Photo By Robert Mitra

The front page on September 12, 2001.

Photo By Thomas Iannaccone

Appeared In
Special Issue
WWD 100 issue 11/01/2010

As smoke continued to billow from the World Trade Center towers on September 11, 2001, a skeleton crew of WWD staffers put out the newspaper from its West 34th Street newsroom. Instead of covering what should have been the third day of New York Fashion Week, reporters immersed themselves in the unimaginable tale of terrorism that had gripped the globe. Morning showgoers stood slack-jawed outside the Bryant Park tents, as Wall Street workers walked by, covered with dust brought on by the skyscrapers' destruction. Soldiers stood with machine guns strapped across their chests outside the armory where shows were to have taken place that week. Phone lines were jammed, the Internet was down for most of the day, lights were out and some in the newsroom ducked under their desks in fear the Empire State Building across the street would be the next to topple. The crew stayed on until nearly midnight, determined to see the September 12 paper through.

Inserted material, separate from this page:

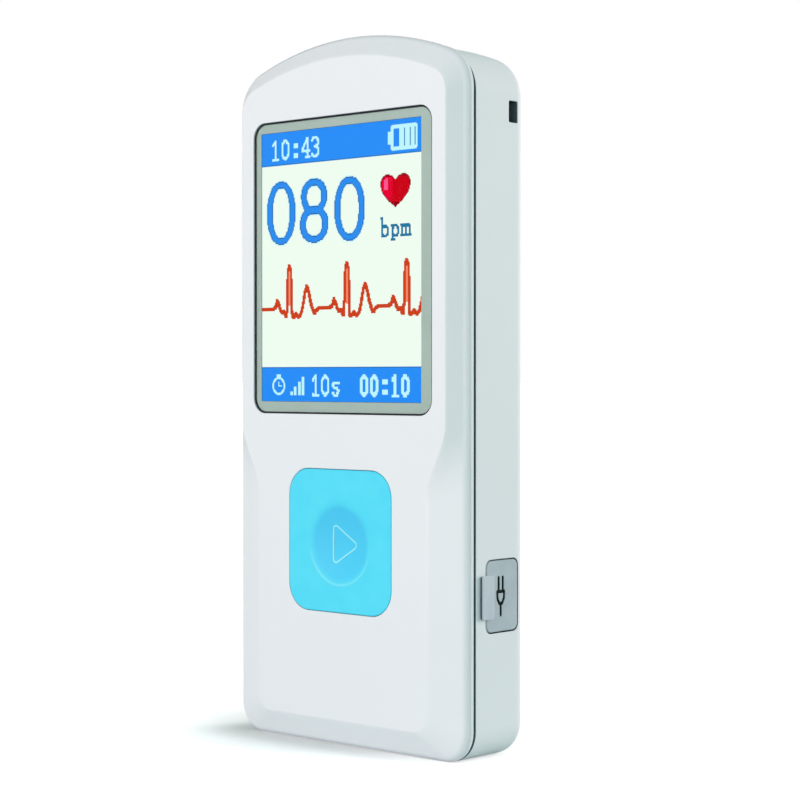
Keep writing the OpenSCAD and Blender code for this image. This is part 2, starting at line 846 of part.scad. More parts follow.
// Push-on rings that hold the studs
module electrode_clips() {
    color("#b9bec2") for (p = contacts) difference() {
        rod(p, clip_r, back_in_y - clip_t, back_in_y);
        rod(p, stud_r, back_in_y - clip_t - over, back_in_y + over);
    }
}

// Bent leaves that carry the signal from each stud to the board: a foot, an arch and a crest at the stud
module contact_springs() {
    foot_y = board_back_y + spring_t / 2;
    crest = [stud_end_y - spring_t / 2 - spring_crest_r, -0.2];
    arch_z = 1.2;
    path = concat(
        [[foot_y, -2.6]],
        arc([foot_y + spring_bend, arch_z], spring_bend, 180, 90, 5),
        arc([foot_y + 2.6, arch_z], spring_bend, 90, -20, 7),
        arc(crest, spring_crest_r, 40, -60, 6)
    );
    color("#d9b45a") for (p = contacts) translate([p.x, 0, p.y])
        side_slab(-spring_w / 2, spring_w / 2) polygon(band(path, spring_t));
}

// ---- Fasteners ----

// A pan-head screw along Y with its head at the back and a cross recess
module pan_screw(at, shank_r, len, top_r, top_h, seat_y) {
    slot = [top_r * 1.2, top_h, top_r * 0.28];
    difference() {
        union() {
            rod(at, shank_r, seat_y - len, seat_y + 0.2);
            rod(at, top_r, seat_y, seat_y + top_h);
        }
        for (turn = [0, 90]) translate([at.x, seat_y + top_h * 0.4, at.y]) rotate([0, turn, 0])
            translate([-slot.x / 2, 0, -slot.z / 2]) cube(slot);
    }
}

module housing_screws() {
    color("#b4b9bd") for (p = case_screws) pan_screw(p, screw_r, screw_len, head_r, head_h, head_seat_y);
}

module board_screws() {
    color("#b4b9bd") for (p = board_screw_at)
        pan_screw(p, board_screw_r, board_screw_len, 1.5, 0.9, board_back_y);
}

front_shell();
rear_shell();
display_lens();
lens_mask();
lens_tape();
display_gasket();
lcd_panel();
lcd_tray();
lcd_ribbon();
ribbon_socket();
lcd_holder();
main_board();
processor_chip();
amplifier_chip();
memory_chip();
wireless_module();
crystal();
small_parts();
start_button();
switch_base();
switch_frame();
switch_plunger();
usb_socket();
usb_tongue();
port_cover();
port_strap();
battery_cell();
battery_board();
battery_pad();
lead_positive();
lead_negative();
electrode_upper();
electrode_left();
electrode_right();
electrode_clips();
contact_springs();
housing_screws();
board_screws();
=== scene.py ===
from math import atan2, cos, degrees, hypot, pi, radians, sin, sqrt, tan

import bmesh
import bpy
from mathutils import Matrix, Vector


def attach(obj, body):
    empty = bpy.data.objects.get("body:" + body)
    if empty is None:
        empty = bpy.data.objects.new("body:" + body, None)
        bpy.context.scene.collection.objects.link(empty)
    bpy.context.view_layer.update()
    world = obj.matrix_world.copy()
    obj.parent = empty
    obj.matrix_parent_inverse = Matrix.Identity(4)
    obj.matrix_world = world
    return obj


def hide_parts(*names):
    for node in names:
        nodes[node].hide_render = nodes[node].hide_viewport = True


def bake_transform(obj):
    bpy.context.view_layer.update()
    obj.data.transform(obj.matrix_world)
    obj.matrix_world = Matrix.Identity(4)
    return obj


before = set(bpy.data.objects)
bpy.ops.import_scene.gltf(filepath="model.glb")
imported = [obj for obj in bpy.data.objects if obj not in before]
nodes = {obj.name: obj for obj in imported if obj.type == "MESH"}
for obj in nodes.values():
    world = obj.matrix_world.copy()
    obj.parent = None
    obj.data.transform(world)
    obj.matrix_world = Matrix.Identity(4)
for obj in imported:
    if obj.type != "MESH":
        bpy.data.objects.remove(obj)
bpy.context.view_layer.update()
mm = 0.001  # the lists below are in millimetres, in the row frame
print("frame loaded:", len(nodes), "solids")

# Outlines that the case shares with the solids
caseShape = {"width": 45, "height": 101.6, "corner": 4.5, "shoulder": 6, "arch": 52, "rearDrop": 0.5}
panelShape = {"topWidth": 40, "lowWidth": 33.1, "corner": 2.2, "shoulder": 3.6, "topGap": 3, "footGap": 3.9,
              "waistLow": 36, "waistHigh": 46.5}
levels = {"front": -7.5, "frontInside": -6.1, "frontRim": -4.35, "rearRim": -3.95, "backInside": 5.9,
          "shellBack": 7.3, "back": 7.5}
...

The following day, and indeed in the weeks and months ahead, WWD reported how sirens wailed through the streets and pedestrians spilled into intersections as buildings were evacuated under the threat of further attacks. Bomb threats were reported at the Empire State Building, Grand Central Terminal and within Bryant Park. Garment Center workers described seeing the towers fall from their Midtown offices.

Financial markets were closed, and transportation came to a virtual halt, as Manhattan's bridges, tunnels and subways remained shut for a good part of the next day and air traffic was grounded for four days. WWD kept its readers informed about the immediate implications for activities in New York, where hundreds of buyers were stranded, and Europe, where designers and executives questioned the immediate impact on the economy and the industry. Many canceled their upcoming shows.

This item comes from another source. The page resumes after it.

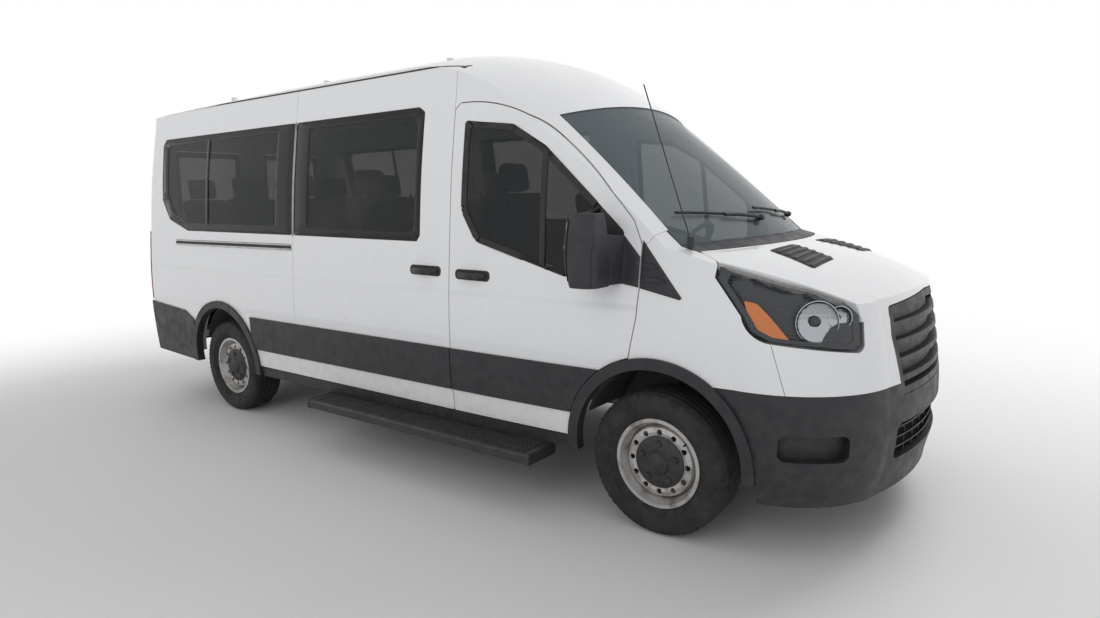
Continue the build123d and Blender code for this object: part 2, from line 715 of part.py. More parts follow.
# ---- floor, bulkhead, wheel housings and chassis rails ------------------------------------------
RAIL_Y, RAIL_W, RAIL_H = 430.0, 70.0, 120.0
FLOOR_START_X = -2830.0
RAIL_START_X, RAIL_LENGTH = -2825.0, 5475.0
CROSS_MEMBERS_X = (-2780.0, -700.0, 250.0, 1150.0)
BULKHEAD_X = 1960.0
HOUSING_R = ARCH_R + 20      # outside of a wheel housing
HOUSING_WALL = 14.0
HOUSING_INNER_Y = 550.0
underfloor_z = FLOOR_Z - FLOOR_PLATE


def housing(radius, inner_y, outer_y):
    """Round housing over each wheel, solid, between two distances from the middle plane."""
    with BuildPart() as housings:
        for side in (-1, 1):
            with BuildSketch(Plane.XZ.offset(-side * inner_y)):
                with Locations((FRONT_AXLE_X, ARCH_Z), (REAR_AXLE_X, ARCH_Z)):
                    Circle(radius)
            extrude(amount=-side * (outer_y - inner_y))
    return housings.part


housing_outside = housing(HOUSING_R, HOUSING_INNER_Y, REACH)
with BuildPart() as floor_panel:
    with BuildSketch(Plane.XY.offset(underfloor_z)):
        with Locations((FLOOR_START_X, 0)):
            Rectangle(BULKHEAD_X - 26 - FLOOR_START_X, 2300, align=(Align.MIN, Align.CENTER))
    extrude(amount=FLOOR_PLATE)
    add(frame_inside, mode=Mode.INTERSECT)
    add(housing_outside, mode=Mode.SUBTRACT)
publish(floor_panel.part, "floor_panel")

with BuildPart() as bulkhead:
    with Locations((BULKHEAD_X, 0, underfloor_z)):
        Box(24, 2200, 700, align=(Align.MAX, Align.CENTER, Align.MIN))
    add(frame_inside, mode=Mode.INTERSECT)
    add(housing_outside, mode=Mode.SUBTRACT)
publish(bulkhead.part, "bulkhead")

with BuildPart() as wheel_housings:
    add(housing_outside)
    add(housing(HOUSING_R - HOUSING_WALL, HOUSING_INNER_Y + HOUSING_WALL, REACH + 10),
        mode=Mode.SUBTRACT)
    with Locations((0, 0, underfloor_z - 60)):
        Box(7000, 3000, 1000, align=(Align.CENTER, Align.CENTER, Align.MAX), mode=Mode.SUBTRACT)
    add(frame_inside, mode=Mode.INTERSECT)
publish(wheel_housings.part, "wheel_housings")

with BuildPart() as chassis_rails:
    for side in (-1, 1):
        with Locations((RAIL_START_X, side * RAIL_Y, underfloor_z)):
            Box(RAIL_LENGTH, RAIL_W, RAIL_H, align=(Align.MIN, Align.CENTER, Align.MAX))
    with Locations(*[(x, 0, underfloor_z) for x in CROSS_MEMBERS_X]):
        Box(90, 1700, 70, align=(Align.CENTER, Align.CENTER, Align.MAX))
publish(chassis_rails.part, "chassis_rails")

# ---- wheels and tyres ---------------------------------------------------------------------------
WHEEL_HOLES = 12
HUB_FACE = 48.0          # disc's outer face, outboard of the wheel's middle plane


def turned(profile, plane):
    """Solid turned about the wheel's axle from a closed (along the axle, radius) profile."""
    with BuildPart() as solid:
        with BuildSketch(plane):
            with BuildLine():
                Polyline(*profile, close=True)
            make_face()
        revolve(axis=Axis(plane.origin, plane.x_dir))
    return solid.part


RIM_PROFILE = (
    (-92, 220.5), (-92, 203), (-66, 192), (40, 183), (66, 194), (92, 203), (92, 220.5), (86, 220.5),
    (86, 206), (62, 199), (20, 190), (-62, 199), (-86, 206), (-86, 220.5),
)
DISC_PROFILE = (
    (20, 187), (60, 170), (66, 148), (58, 116), (HUB_FACE, 104), (HUB_FACE, 32), (HUB_FACE - 10, 32),
    (HUB_FACE - 10, 108), (56, 146), (50, 164), (10, 187),
)
CAP_PROFILE = ((HUB_FACE, 0), (HUB_FACE, 70), (66, 62), (84, 30), (84, 0))
DRUM_PROFILE = ((-58, 0), (-58, 150), (6, 150), (6, 62), (HUB_FACE - 10, 62), (HUB_FACE - 10, 0))
TYRE_PROFILE = (
    (-84, 206), (84, 206), (85.5, 224), (117, 275), (113, 322), (90, 350), (0, TYRE_R),
    (-90, 350), (-113, 322), (-117, 275), (-85.5, 224),
)


def wheel_part(plane):
    """Pressed steel wheel with its brake drum or disc and its centre cap."""
    with BuildPart() as wheel:
        add(turned(RIM_PROFILE, plane))
        add(turned(DISC_PROFILE, plane))
        hole_plane = Plane(plane.origin, x_dir=(0, 0, 1), z_dir=plane.x_dir)
        with BuildSketch(hole_plane.offset(30)):
            with PolarLocations(148, WHEEL_HOLES):
                Circle(14)
        extrude(amount=60, mode=Mode.SUBTRACT)
        add(turned(CAP_PROFILE, plane))
        add(turned(DRUM_PROFILE, plane))
    return wheel.part


WHEELS = (
    # name, axle x, half track, side (+1 left)
    ("front_left", FRONT_AXLE_X, TRACK_FRONT / 2, 1),
    ("front_right", FRONT_AXLE_X, TRACK_FRONT / 2, -1),
    ("rear_left", REAR_AXLE_X, TRACK_REAR / 2, 1),
    ("rear_right", REAR_AXLE_X, TRACK_REAR / 2, -1),
)
for name, axle_x, half_track, side in WHEELS:
    axle_plane = Plane(origin=(axle_x, side * half_track, TYRE_R), x_dir=(0, side, 0), z_dir=(1, 0, 0))
    publish(wheel_part(axle_plane), f"wheel_{name}")
    publish(turned(TYRE_PROFILE, axle_plane), f"tyre_{name}")

# ---- steering knuckles and axles ----------------------------------------------------------------
KINGPIN_Y = 776.0
with BuildPart() as knuckle:
    with Locations((FRONT_AXLE_X, -KINGPIN_Y, TYRE_R)):
        Box(90, 36, 250)
    with Locations((FRONT_AXLE_X - 95, -KINGPIN_Y + 6, TYRE_R - 60)):
        Box(150, 24, 40)
    with BuildSketch(Plane.XZ.offset(KINGPIN_Y - 20)):
        with Locations((FRONT_AXLE_X, TYRE_R)):
            Circle(34)
    extrude(amount=45)
publish_pair(knuckle.part, "knuckle")

with BuildPart() as front_axle:
    with Locations((FRONT_AXLE_X, 0, 265)):
        Box(260, 1000, 70)
    for side in (-1, 1):
        with BuildSketch(Plane.XY.offset(190)):
            Polygon((FRONT_AXLE_X - 120, side * 480), (FRONT_AXLE_X + 120, side * 480),
                    (FRONT_AXLE_X + 30, side * 700), (FRONT_AXLE_X - 30, side * 700), align=None)
        extrude(amount=42)
        with Locations((FRONT_AXLE_X, side * 622, 232)):
            Cylinder(48, 585, align=(Align.CENTER, Align.CENTER, Align.MIN))
publish(front_axle.part, "front_axle")

SPRING_Y = 560.0
with BuildPart() as rear_axle:
    with BuildSketch(Plane.XZ.offset(-700)):
        with Locations((REAR_AXLE_X, TYRE_R)):
            Circle(48)
    extrude(amount=1400)
    with Locations((REAR_AXLE_X, 0, TYRE_R)):
        Sphere(150)
    for side in (-1, 1):
        with BuildSketch(Plane.XZ.offset(side * SPRING_Y - 35)):
            with BuildLine():
                ThreePointArc((REAR_AXLE_X - 700, 470), (REAR_AXLE_X, 300), (REAR_AXLE_X + 700, 470))
                Line((REAR_AXLE_X + 700, 470), (REAR_AXLE_X + 700, 442))
                ThreePointArc((REAR_AXLE_X + 700, 442), (REAR_AXLE_X, 262), (REAR_AXLE_X - 700, 442))
                Line((REAR_AXLE_X - 700, 442), (REAR_AXLE_X - 700, 470))
            make_face()
        extrude(amount=70)
publish(rear_axle.part, "rear_axle")

# ---- engine, drive line, tank and exhaust -------------------------------------------------------
with BuildPart() as engine:
    with Locations((2440, 0, 740)):
        Box(600, 500, 620)
    with Locations((1828, 0, 500)):
        Box(620, 300, 180)
publish(engine.part, "engine_block")

with BuildPart() as prop_shaft:
    with BuildSketch(Plane.YZ.offset(-1632)):
        with Locations((0, TYRE_R + 40)):
            Circle(38)
    extrude(amount=3148)
publish(prop_shaft.part, "prop_shaft")

with BuildPart() as fuel_tank:
    with Locations((250, 630, 410)):
        Box(900, 300, 220)
    fillet(fuel_tank.edges().filter_by(Axis.X), radius=45)
publish(fuel_tank.part, "fuel_tank")

with BuildPart() as exhaust:
    with BuildSketch(Plane.YZ.offset(-600)):
        with Locations((-250, 400)):
            Circle(100)
    extrude(amount=900)
    with BuildSketch(Plane.YZ.offset(300)):
        with Locations((-250, 400)):
            Circle(32)
    extrude(amount=1300)
publish(exhaust.part, "exhaust")

# ---- running board, aerial ----------------------------------------------------------------------
BOARD_START_X, BOARD_END_X = -490.0, 1370.0
with BuildPart() as running_board:
    with BuildSketch(Plane.YZ.offset(BOARD_START_X)):
        Polygon((-960, 300), (-1180, 286), (-1190, 300), (-1190, 330), (-1180, 342), (-960, 346),
                align=None)
    extrude(amount=BOARD_END_X - BOARD_START_X)
    for x in (BOARD_START_X + 250, BOARD_END_X - 250):
        with Locations((x, -720, 330)):
            Box(80, 480, 30)
publish(running_board.part, "running_board")

with BuildPart() as aerial:
    with Locations((2085, -862, 1385)):
        Cylinder(16, 50, align=(Align.CENTER, Align.CENTER, Align.MIN))
    with Locations(Location((2080, -862, 1430), (0, -19, 0))):
        Cylinder(3, 740, align=(Align.CENTER, Align.CENTER, Align.MIN))
publish(aerial.part, "aerial")

# ---- cab interior -------------------------------------------------------------------------------
with BuildPart() as dashboard:
    with BuildSketch(Plane.XZ.offset(-840)):
        with BuildLine():
            Polyline((1930, 900), (1700, 900), (1600, 1080))
            ThreePointArc((1600, 1080), (1605, 1240), (1690, 1330))
            Polyline((1690, 1330), (1930, 1350), (1930, 900))
        make_face()
    extrude(amount=1680)
publish(dashboard.part, "dashboard")

WHEEL_CENTRE = (1470.0, 450.0, 1285.0)
steer_plane = Plane(origin=WHEEL_CENTRE, x_dir=(0, 1, 0), z_dir=(-0.82, 0, 0.57))
with BuildPart() as steering_wheel:
    with BuildSketch(Plane(origin=WHEEL_CENTRE, x_dir=(0, 1, 0), z_dir=(0.57, 0, 0.82))):
        with Locations((185, 0)):
            Circle(15)
    revolve(axis=Axis(WHEEL_CENTRE, (-0.82, 0, 0.57)))
    with BuildSketch(steer_plane.offset(-12)):
        Circle(58)
        with PolarLocations(0, 3, start_angle=90):
            with Locations((110, 0)):
                Rectangle(150, 34)
    extrude(amount=22)
    with BuildSketch(steer_plane.offset(-12)):
        Circle(24)
    extrude(amount=-118)
publish(steering_wheel.part, "steering_wheel")

# ---- seats --------------------------------------------------------------------------------------
SEAT_HEIGHT = 1060.0


def seat_part(x, y, width, places):
    """One seat or bench: cushion, raked back and head restraints."""
    with BuildPart() as seat:
        with Locations((x, y, SEAT_HEIGHT)):
            Box(480, width, 130, align=(Align.CENTER, Align.CENTER, Align.MAX))
        fillet(seat.edges().filter_by(Axis.Y), radius=35)
        with BuildSketch(Plane.XZ.offset(-(y + width / 2))):
            with BuildLine():
                FilletPolyline((x - 250, SEAT_HEIGHT - 60), (x - 130, SEAT_HEIGHT - 60),
                               (x - 235, SEAT_HEIGHT + 620), (x - 335, SEAT_HEIGHT + 620),
                               radius=28, close=True)
            make_face()
        extrude(amount=width)
        pitch = width / places
        for place in range(places):
            with Locations((x - 300, y + (place - (places - 1) / 2) * pitch, SEAT_HEIGHT + 600)):
                Box(90, 250, 190, align=(Align.CENTER, Align.CENTER, Align.MIN))
    return seat.part


SEATS = (
    # node, x, ((y, width, places), ...)
    ("cab_seats", 1010, ((450, 520, 1), (-450, 520, 1))),
    ("seat_row_1", -90, ((430, 900, 2), (-650, 450, 1))),
    ("seat_row_2", -900, ((430, 900, 2), (-650, 450, 1))),
    ("seat_row_3", -1620, ((430, 900, 2), (-650, 450, 1))),
    ("seat_row_4", -2380, ((0, 1640, 4),)),
)
for node, x, row in SEATS:
    with BuildPart() as seats:
        for y, width, places in row:
            add(seat_part(x, y, width, places))
    publish(seats.part, node)

with BuildPart() as seat_bases:
    for node, x, row in SEATS:
        for y, width, places in row:
            low_y, high_y = max(y - width / 2 + 80, -530), min(y + width / 2 - 80, 530)
            with Locations((x, (low_y + high_y) / 2, FLOOR_Z)):
                Box(320, high_y - low_y, SEAT_HEIGHT - 130 - FLOOR_Z,
                    align=(Align.CENTER, Align.CENTER, Align.MIN))
publish(seat_bases.part, "seat_bases")
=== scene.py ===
# %% [markdown]
# # A long minibus, dressed step by step
#
# The frame already holds the hard parts of the vehicle: panels, glass, wheels, seats' cores and
# running gear. This script gives them finishes and adds what a coachbuilder fits afterwards:
# seals, lamps, handles, tread, cushions and trim. Lengths are metres. X points forward, Y to the
# driver's left and Z up. The near side, where passengers get in, is the side of negative Y.

from math import atan2, ceil, cos, pi, radians, sin

import bmesh
import bpy
from mathutils import Matrix, Vector
from mathutils.bvhtree import BVHTree


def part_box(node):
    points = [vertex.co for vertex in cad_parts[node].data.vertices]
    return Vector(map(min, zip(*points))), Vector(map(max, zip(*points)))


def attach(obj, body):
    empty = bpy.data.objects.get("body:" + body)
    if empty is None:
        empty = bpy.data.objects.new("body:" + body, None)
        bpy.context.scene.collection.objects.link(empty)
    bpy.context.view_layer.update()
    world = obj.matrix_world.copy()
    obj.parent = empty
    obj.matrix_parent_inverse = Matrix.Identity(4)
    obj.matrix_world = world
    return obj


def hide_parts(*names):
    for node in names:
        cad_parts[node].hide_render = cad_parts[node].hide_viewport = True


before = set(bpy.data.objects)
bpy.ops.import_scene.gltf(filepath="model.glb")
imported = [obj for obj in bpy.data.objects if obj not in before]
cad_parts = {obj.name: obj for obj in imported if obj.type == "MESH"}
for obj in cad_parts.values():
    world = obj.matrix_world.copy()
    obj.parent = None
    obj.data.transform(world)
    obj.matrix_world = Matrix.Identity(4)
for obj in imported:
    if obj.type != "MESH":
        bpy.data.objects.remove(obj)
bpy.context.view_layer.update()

# %% [markdown]
# ## Camera
#
# A camera could be aimed with a constraint, but a constraint hides its numbers. Here its three
# axes are worked out from azimuth, elevation and roll, so each number means one thing. Azimuth 0
# looks along +Y, and 90 looks along -X.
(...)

Like millions of others throughout the world, the fashion community struggled to find anything definitive in the aftermath of the attacks.

Oscar de la Renta, who had planned to stage his spring collection in Bryant Park at noon on September 11, told WWD, "This is a national tragedy. In comparison, the fashion show is a minor thing." Karl Lagerfeld added, "For me, it's even beyond imagination. I'm physically sick. It shames the world. It's horrible—beyond horrible. How this will all end, we don't know."